SPIEGEL: So you are saying it was not the Mossad?
Lieberman: We are fighting the terror every day. We try, despite everything, to remain a democracy with clear rules. I expect more understanding about our problems in the world.
SPIEGEL: One of the alleged killers used a German passport which he received on the claim that his parents were Holocaust survivors. The German Federal Prosecutor opened an investigation on charges of murder and spy activity. Will Israel answer a German request for help in this investigation positively?
Lieberman: We will assist as much as we can. We have very close cooperation between Germany and Israel, on all levels.

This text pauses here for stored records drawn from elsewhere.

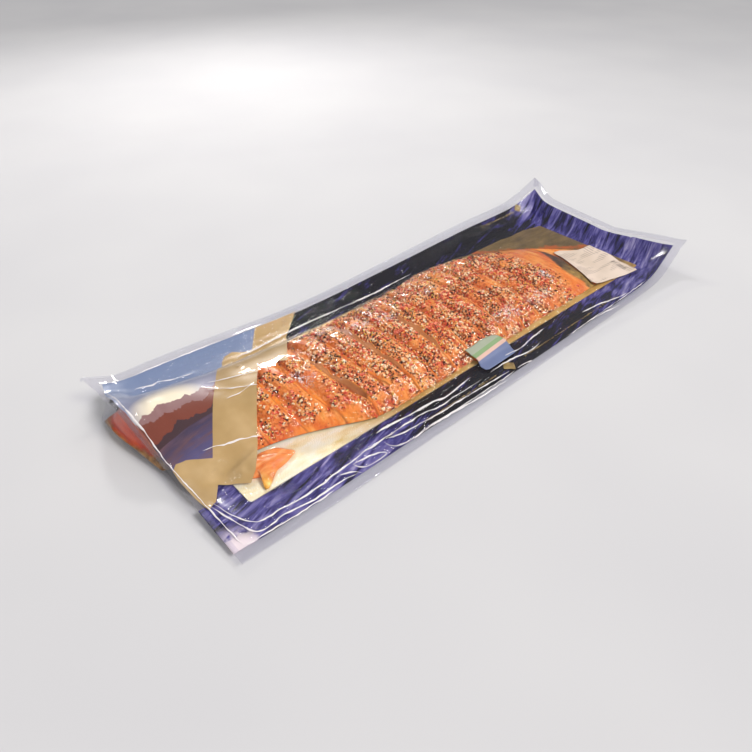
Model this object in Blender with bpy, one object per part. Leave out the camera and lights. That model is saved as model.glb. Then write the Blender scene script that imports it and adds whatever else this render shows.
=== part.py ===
"""Vacuum pack of smoked salmon: a seasoned side of fish, cut across into portions, on a gold card board.

A dark printed film lies underneath and a clear film is drawn down over the fish. The two are
welded into a flat seal strip all round, whose corners curl up. Two labels lie on the clear film.
Units are metres, +Z is up and +X runs along the pack, from its near end to its far end.
The origin is at the centre of the bottom of the pack's box.
"""
import math

import bpy
import bmesh
from mathutils import Vector
from mathutils.bvhtree import BVHTree

# ---------------------------------------------------------------- driving dimensions

BOARD_LENGTH = 0.600
BOARD_WIDTH = 0.166
BOARD_THICKNESS = 0.0010
BOARD_CORNER_RADIUS = 0.003

FILM = 0.0007                # thickness of each film
GAP = 0.0003                 # air left between pieces that touch
CLEARANCE = 0.0007           # air between the clear film and the board
FISH_CLEARANCE = 0.0019      # the same over the fish, whose slices are crowned

POUCH_NEAR = -0.3385         # seal edge at the near end, in the board's own frame
POUCH_FAR = 0.3460
POUCH_HALF_WIDTH = 0.1310
SEAL_WIDTH = 0.0110

FISH_NEAR = -0.3460
NEAR_LANDING = -0.3040       # where the near end's margin meets the board
FISH_FAR = 0.2180
FLAP_FAR = 0.2860            # end of the thin skin left past the last portion
FLAP_THICKNESS = 0.0030
CUT_COUNT = 14
CUT_PITCH = 0.0290
FIRST_CUT = -0.2480
CUT_DEPTH = 0.0080
CUT_NARROWEST = 0.0011       # half the mouth of the tightest cut
CUT_WIDENING = 0.0026        # how much more the widest one has
CUT_LIP = 0.0022             # rounded shoulder beside a cut
SLICE_CROWN = 0.0006         # how far each slice swells between its cuts
CUT_SLANT = 0.05             # how far a cut leans along the fish for each unit across it

BOARD_BOTTOM = FILM + GAP
BOARD_TOP = BOARD_BOTTOM + BOARD_THICKNESS
FISH_BOTTOM = BOARD_TOP + GAP
COVER_ON_BOARD = BOARD_TOP + CLEARANCE
BOARD_TOE = 0.0055           # how far past the board the clear film comes down

# Each profile below is a smooth line through a few (place, value) points.

FISH_FRONT_EDGE = [(-0.346, -0.004), (-0.300, -0.030), (-0.240, -0.043), (-0.200, -0.058),
                   (-0.160, -0.076), (-0.120, -0.0800), (0.100, -0.0780), (0.218, -0.0760),
                   (0.255, -0.0680), (0.286, -0.0480)]
FISH_BACK_EDGE = [(-0.346, 0.092), (-0.300, 0.083), (-0.240, 0.073), (-0.100, 0.0710),
                  (0.000, 0.0760), (0.060, 0.0840), (0.120, 0.0790), (0.170, 0.0640),
                  (0.218, 0.0440), (0.286, -0.0220)]
FISH_THICKNESS = [(-0.346, 0.0080), (-0.341, 0.0210), (-0.333, 0.0322), (-0.280, 0.0320),
                  (-0.150, 0.0300), (0.000, 0.0290), (0.100, 0.0260), (0.160, 0.0210),
                  (0.200, 0.0140), (0.218, 0.0080)]
FISH_CREST = [(-0.334, 0.22), (-0.240, 0.22), (0.000, 0.12), (0.218, 0.00)]
FISH_FRONT_FULLNESS = [(-0.334, 1.25), (-0.260, 1.9), (-0.200, 3.0), (-0.100, 2.6), (0.218, 2.6)]
FISH_BACK_FULLNESS = [(-0.334, 2.0), (-0.200, 2.8), (0.218, 2.8)]
FISH_EDGE_STEEPNESS = 0.62

FRONT_SEAL_HEIGHT = [(-0.339, 0.0030), (-0.250, 0.0002), (-0.100, 0.0020), (0.050, 0.0035),
                     (0.200, 0.0080), (0.270, 0.0120), (0.320, 0.0230), (0.346, 0.0350)]
BACK_SEAL_HEIGHT = [(-0.344, 0.0140), (-0.280, 0.0165), (-0.090, 0.0060), (0.040, 0.0110),
                    (0.190, 0.0190), (0.285, 0.0210), (0.310, 0.0280), (0.346, 0.0460)]
NEAR_SEAL_HEIGHT = [(-0.131, 0.0030), (-0.050, 0.0090), (0.000, 0.0150), (0.032, 0.0280),
                    (0.060, 0.0370), (0.082, 0.0320), (0.105, 0.0205), (0.131, 0.0140)]
FAR_SEAL_HEIGHT = [(-0.131, 0.0350), (-0.080, 0.0280), (-0.020, 0.0165), (0.030, 0.0110),
                   (0.065, 0.0140), (0.095, 0.0260), (0.131, 0.0460)]

BELLY_PIECE_CENTRE = (-0.2640, -0.0560)
BELLY_PIECE_LENGTH = 0.0500
BELLY_PIECE_WIDTH = 0.0260
BELLY_PIECE_THICKNESS = 0.0080

PRICE_LABEL_CENTRE = (0.2520, -0.0470)
PRICE_LABEL_SIZE = (0.0560, 0.0860)
PRICE_LABEL_TURN = math.radians(-6.0)
STICKER_CENTRE = (0.0080, -0.0800)
STICKER_SIZE = (0.0430, 0.0400)
STICKER_TURN = math.radians(3.0)
LABEL_THICKNESS = 0.0004

# ---------------------------------------------------------------- small helpers


def through(points, place):
    """Value at a place on the smooth line through the points, level past both ends."""
    if place <= points[0][0]:
        return points[0][1]
    if place >= points[-1][0]:
        return points[-1][1]
    slopes = []
    for index in range(len(points)):
        before = points[max(index - 1, 0)]
        after = points[min(index + 1, len(points) - 1)]
        slopes.append((after[1] - before[1]) / (after[0] - before[0]))
    index = max(i for i in range(len(points) - 1) if points[i][0] <= place)
    start, end = points[index], points[index + 1]
    span = end[0] - start[0]
    t = (place - start[0]) / span
    rise = end[1] - start[1]
    ease = t * t * (3.0 - 2.0 * t)
    bend = t * (1.0 - t) * ((1.0 - t) * slopes[index] - t * slopes[index + 1]) * span
    return start[1] + ease * rise + bend


def ramp(value, low, high):
    """Zero below low, one above high, and a smooth step between."""
    t = min(max((value - low) / (high - low), 0.0), 1.0)
    return t * t * (3.0 - 2.0 * t)


def mix(first, second, share):
    return first + (second - first) * share


def clear_scene():
    for thing in list(bpy.data.objects):
        bpy.data.objects.remove(thing, do_unlink=True)


def make_material(name, colour, roughness, metallic=0.0, alpha=1.0):
    material = bpy.data.materials.new(name)
    material.use_nodes = True
    shader = material.node_tree.nodes["Principled BSDF"]
    shader.inputs["Base Color"].default_value = (*colour, 1.0)
    shader.inputs["Roughness"].default_value = roughness
    shader.inputs["Metallic"].default_value = metallic
    shader.inputs["Alpha"].default_value = alpha
    return material


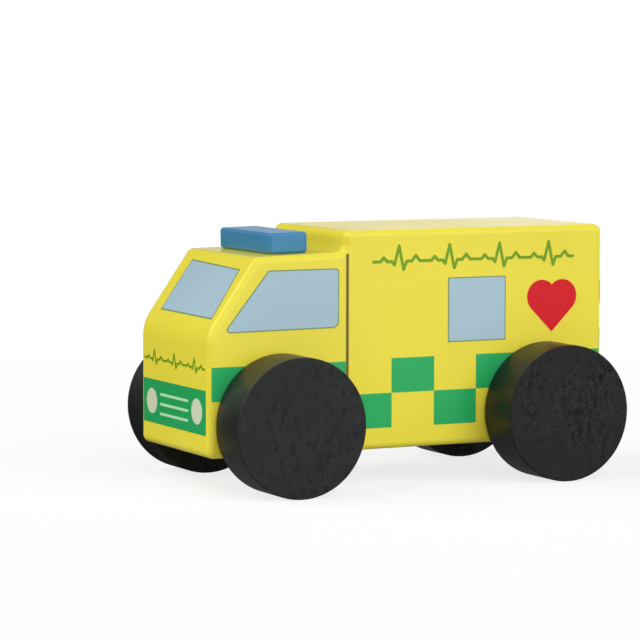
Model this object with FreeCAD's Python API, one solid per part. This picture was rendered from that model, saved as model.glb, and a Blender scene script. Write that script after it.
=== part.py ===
import FreeCAD, Part
import math
import os

# Wooden push-along toy ambulance, in millimetres.
# The nose faces -Y, the left side faces +X and up is +Z.
# The origin is on the floor, below the middle of the body.

# Body block: one piece of wood with a sloped windscreen and a stepped roof. The cab roof rises a
# little towards the step.
body_length = 150.0
body_width = 55.3
nose_face_height = 41.0
windscreen_run = 17.45
windscreen_rise = 24.8
cab_roof_length = 32.55
cab_roof_rise = 0.7
roof_step_height = 7.25
side_edge_radius = 2.3
corner_extra_radius = 0.3
nose_crease_radius = 14.0
roof_step_radius = 3.0

# Wheels and axles: each axle turns in the body and is glued into its two wheels
wheel_diameter = 46.5
wheel_thickness = 17.1
wheel_edge_radius = 0.6
wheel_gap = 0.5
wheel_hole_depth = 11.0
axle_diameter = 8.0
axle_running_clearance = 0.08
axle_rise = 10.75
front_axle_setback = 25.6
rear_axle_setback = 23.5

# Beacon block on the cab roof and the two dowels that hold it
beacon_length = 14.0
beacon_width = 39.7
beacon_height = 7.1
beacon_edge_radius = 1.2
beacon_setback = 8.5
dowel_diameter = 5.0
dowel_spacing = 20.0
dowel_depth_in_beacon = 4.0
dowel_depth_in_roof = 8.0
dowel_end_gap = 0.4

# Printed ink: one thin layer that follows the painted wood
ink_thickness = 0.1
window_outline_width = 0.4
print_end_margin = 1.1

# Windscreen: its print sits a little to the left of the middle, more so at the foot,
# and its left end is a little lower, more so at the head
windscreen_top_margin = 3.7
windscreen_print_height = 16.35
windscreen_foot_margin = 6.85
windscreen_foot_shift = 2.1
windscreen_foot_tilt = 0.3
windscreen_head_margin = 8.0
windscreen_head_shift = 1.2
windscreen_head_tilt = 1.0

# Door line, just behind the step in the roof
door_line_width = 1.0
door_line_offset = 0.7
door_line_top_margin = 0.4

# Cab side windows: the front edge leans a little further than the windscreen, and the lower edge
# falls a little towards the front
cab_window_top_margin = 5.1
cab_window_height = 20.2
cab_window_foot_drop = 0.4
cab_window_pillar = 5.0
cab_window_extra_run = 2.2
cab_window_rear_margin = 3.1
cab_window_front_radius = 1.2
cab_window_top_radius = 1.4
cab_window_bottom_radius = 2.4

# Green band on the cab and checks on the box
check_base_rise = 7.3
check_row_height = 11.65
side_check_columns = 6
side_check_tail_margin = 1.3
cab_band_top_drop = 0.4

# Pulse line along the top of the box side
pulse_top_margin = 5.0
pulse_height = 9.0
pulse_stroke = 1.0
pulse_front_margin = 9.2
pulse_rear_margin = 11.5
side_beats = 4

# Heart on the box side, below the pulse line
heart_width = 19.6
heart_tail_margin = 10.5
heart_top_margin = 4.6

# Box side window, ahead of the heart and between the pulse line and the checks
box_window_width = 22.45
box_window_top_margin = 2.7
box_window_bottom_margin = 4.5
box_window_rear_margin = 8.5

# Nose panel with its lamps and grille bars
nose_panel_rise = 7.6
nose_panel_height = 14.8
nose_panel_side_margin = 2.4
headlamp_diameter = 8.6
headlamp_end_margin = 2.7
grille_bar_end_margin = 2.5
grille_bar_thickness = 0.9
grille_bar_drop = 0.5
grille_bar_pitch = 3.3
grille_bar_count = 3

# Pulse line across the nose, above the panel
nose_pulse_base_margin = 5.0
nose_pulse_height = 5.4
nose_pulse_stroke = 0.7
nose_pulse_side_margin = 3.0
nose_beats = 3

# Checkerboard across the tail, whose prints run further round the edges
tail_check_columns = 3
tail_check_rows = 3
tail_check_row_height = 10.2
tail_print_end_margin = 0.5

# Tail doors: a lamp at each outer edge and a window inside each lamp
tail_lamp_width = 3.4
tail_lamp_height = 8.3
tail_lamp_rise = 46.2
tail_lamp_side_margin = 0.5
tail_lamp_radius = 0.8
tail_window_rise = 40.8
tail_window_height = 16.0
tail_window_lamp_margin = 4.4
tail_window_line_margin = 2.6
tail_window_radius = 1.2

# Radius at the ends of a grille bar, as a share of its thickness
grille_end_share = 0.45

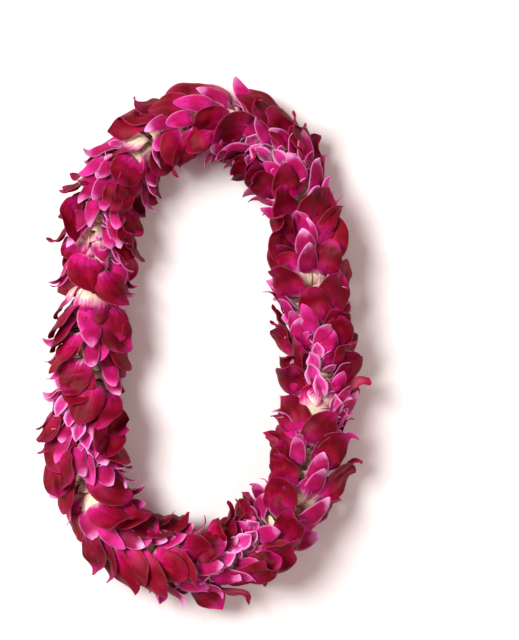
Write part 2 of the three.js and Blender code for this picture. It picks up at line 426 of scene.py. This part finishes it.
def midline(knee, length, lying, curl):
    """Points (along, radius) and directions of a tepal's middle line at equal steps from neck to tip."""
    low, high = knee
    along, radius = 0.0, NECK_RADIUS
    line = []
    for i in range(ARC_STEPS + 1):
        t = i / ARC_STEPS
        curled = max(0.0, (t - CURL_START) / (1 - CURL_START)) ** 2
        angle = lying * smoothstep((t - low) / (high - low)) + curl * curled
        direction = (math.sin(angle), math.cos(angle))
        line.append((along, radius, *direction))
        along += direction[0] * length / ARC_STEPS
        radius += direction[1] * length / ARC_STEPS
    return line


def on_midline(line, t):
    place = t * ARC_STEPS
    low = min(int(place), ARC_STEPS - 1)
    share = place - low
    return [a + (b - a) * share for a, b in zip(line[low], line[low + 1])]


def row_frames(line, shares, start, angle, pose):
    """For each row across a tepal: its middle, the ways ahead, sideways and off its face, and its radius."""
    under_fade = smoothstep((math.cos(angle) + TURN_UP_FADE) / TURN_UP_FADE)
    turn_up = TURN_UP * pose.facing_up * math.sin(angle) * under_fade
    centres, faces, radii = [], [], []
    for t in shares:
        along, radius, forward, outwards = on_midline(line, t)
        turn = angle + pose.sideways * t * t
        centres.append(strand_vector(start + along, radius, turn))
        faces.append(strand_vector(0, 1, turn) * forward - Vector((outwards, 0, 0)))
        radii.append(max(radius, LEAST_WRAP_RADIUS))
    frames = []
    for i, t in enumerate(shares):
        ahead = (centres[min(i + 1, len(shares) - 1)] - centres[max(i - 1, 0)]).normalized()
        across = faces[i].cross(ahead).normalized()
        face = ahead.cross(across)
        lean = pose.twist * t + turn_up * smoothstep(t / TURN_UP_END)
        sideways = across * math.cos(lean) + face * math.sin(lean)
        normal = face * math.cos(lean) - across * math.sin(lean)
        frames.append((centres[i], ahead, sideways, normal, radii[i]))
    return frames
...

SPIEGEL: There is irritation within the German foreign intelligence service, the BND, because Israel killed a Hamas guy while the BND was negotiating on Israel's request with Hamas over the release of kidnapped soldier Gilad Shalit.
Lieberman: We appreciate all your efforts in the case of Gilad Shalit.
SPIEGEL: Within the BND it is said that the Israeli governent backtracked from an agreed prisoner exchange at the last minute.
Lieberman: I am not commenting on that. We will do everything we can to close this highly sensitive chapter.
SPIEGEL: There seems to be a good chemistry between you and German Foreign Minister Guido Westerwelle. You smoked a cigar together in Jerusalem.
Lieberman: Westerwelle is a very serious politician. I think he represents Germany with dignity.
SPIEGEL: Most of the Germans have a different opinion. They think, Westerwelle behaves more like the leader of the opposition than a foreign minister. Why are you always perceived as the bad guy?
Lieberman: People can choose between the sweet lie or the bitter truth. I say the bitter truth, but many people don't want to hear it.
SPIEGEL: Mr. Foreign Minister, we thank you for this interview.